07 de julho de 2015 | 02h00
Então era ele! No entanto, o demo parecia inofensivo, e até frágil, e não só porque fosse miudinho e beirasse os 80, nada indicando que daria conta de chegar, como chegou, aos 92. Com o colarinho abotoado e um paletó que certamente atravessara décadas, Frieiro me deu a impressão de ter apeado de uma velha fotografia de parede. Um desses senhorzinhos, avaliei, que esposas mandonas vestem da cabeça às meias e, no mais frondoso verão, não deixam sair à rua sem um casaco de lã.
Com tudo isso, Eduardo Frieiro seguia ativo, tanto que por aqueles dias publicara mais um livro, Feijão, angu e couve, ensaio instantaneamente clássico sobre a cozinha mineira. Nós, os moleques que Murilo Rubião levara para trabalhar com ele no Suplemento Literário, ridicularizamos o título, e houve quem (não eu) sacasse variantes culinárias de outras obras de Frieiro. Os livros, nossos amigos virou “Nos vidros, nossos amidos”. Como era Gonzaga? tornou-se “Comera Gonzaga?”, e Inquietude, melancolia, “Quitute, melancia”. Escapou A Ilusão literária, que mais de uma vez vi Otto Lara Resende recomendar, com ênfase, como leitura indispensável não só para escritores em formação.
Autoridade e experiência para dar lições é o que não faltava ao autodidata Frieiro, moço pobre, filho de imigrante galego, que não pôde ir além do curso primário, e ainda assim chegou a professor catedrático de literatura espanhola. Muito além de bibliófilo, montou e dirigiu a maior biblioteca estadual de Minas. Não se interessava apenas pelo texto: começou como tipógrafo e veio a ser um refinado conhecedor das artes gráficas. A ele se deve a irretocável primeira edição do livro de estreia de Drummond, Alguma poesia, de 1930, hoje disponível em edição fac-similar. No Rio, o passadista Medeiros e Albuquerque não viu poesia alguma no volume – mas reconheceu nele “alguma tipografia”.
Devemos mais a Frieiro: por sua iniciativa e sob seus obsessivos cuidados, existiu em Belo Horizonte uma cooperativa de autores, Os Amigos do Livro, responsável por lançamentos como O Amanuense Belmiro, de Cyro dos Anjos, e Brejo das almas, de Drummond. Sim, gente nova. O editor embirrava com a rapaziada modernista, mas lhe dava força no apuro físico das edições.
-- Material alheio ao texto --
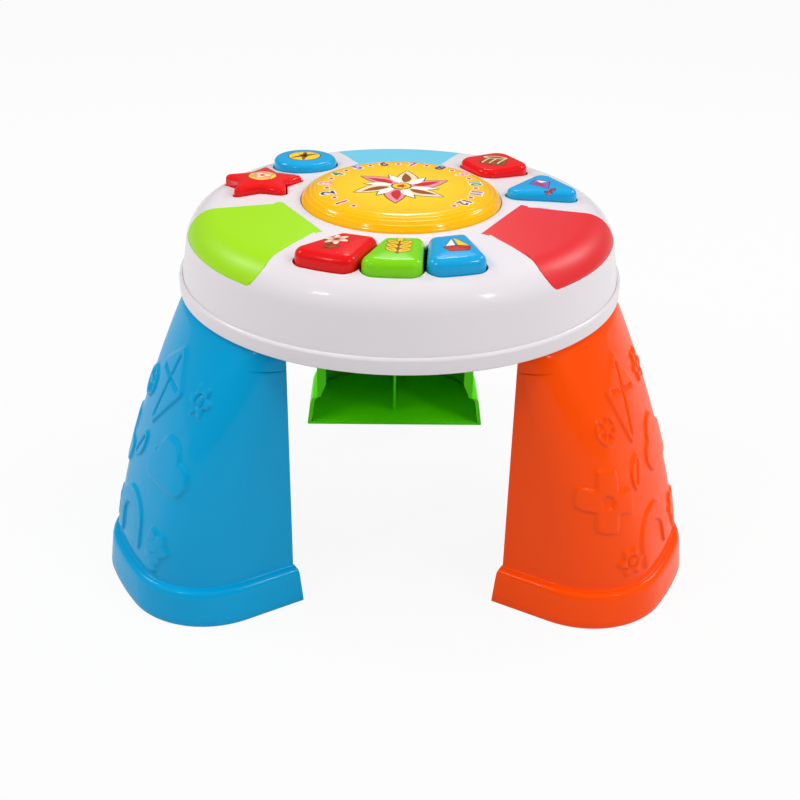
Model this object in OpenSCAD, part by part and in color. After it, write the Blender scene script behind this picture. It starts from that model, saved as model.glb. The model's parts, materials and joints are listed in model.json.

Como se dissesse: que ao menos neste aspecto a coisa pare em pé.
Nisso não transigia. Quando, em 1925, os moços lançaram A Revista, ele bateu pesado, criticando a “feitura gráfica ronceira” da publicação. Bateu também no conteúdo, claro, e não poupou o líder informal do grupo: sem citar o nome, gozou Drummond como “aquele mocinho esgrouviado que tem cara de infusório”. O jovem poeta – seu colega na Imprensa Oficial – “espremeu tudo o que em fermentação lhe escaldava o caco, e que não era muito; apenas a borra das últimas, apressadas leituras de revistas francesas. Agora está aliviado. E os leitores também.”
Como os modernistas de Minas, aprendi a gostar também desse Frieiro belicoso.
Não conseguia dominar a própria língua quem tão bem dominava a língua portuguesa. Dois anos depois de se livrar da vesícula, na década de 1940, ele registrou em seu diário: a saúde, de forma geral, tinha melhorado; com a glândula se fora, entre outras macacoas, “uma prisão de ventre histórica”. O saldo positivo, porém, não bastava para fazer dele um homem feliz: “Já não sou o mesmo Frieiro, bilioso, ácido, mordaz, apto como poucos para o cultivo daquela ‘art of making enemies’, tão prezada pelos britânicos seletos”.
Faço ideia do que seria ele se ainda tivesse a vesícula, penso eu quando volto às 395 páginas de seu Novo diário, encharcadas de veneno e maledicência, publicadas em 1986, quatro anos depois de sua morte. Nas primeiras linhas, Frieiro conta que pôs fogo nos originais de um texto anterior àquele, o Diário de um homem secreto, por haver chegado à conclusão de que nele só havia “maldade, inconveniências, orgulho, peçonha, muita peçonha”. É verdade que se arrependeu do arrependimento, pouco depois de ver arderem os 22 cadernos que sua letra caprichada enchera ao longo de uma década.
“Maldizente, sim; malfazejo, nunca”, assume Frieiro já na epígrafe do Novo diário, iniciado quatro anos depois de o fogo silenciar o Diário de um homem secreto. E põe maldizente nisso. Mas graça não lhe falta, e eu gostaria de voltar ao assunto, se você não se opuser.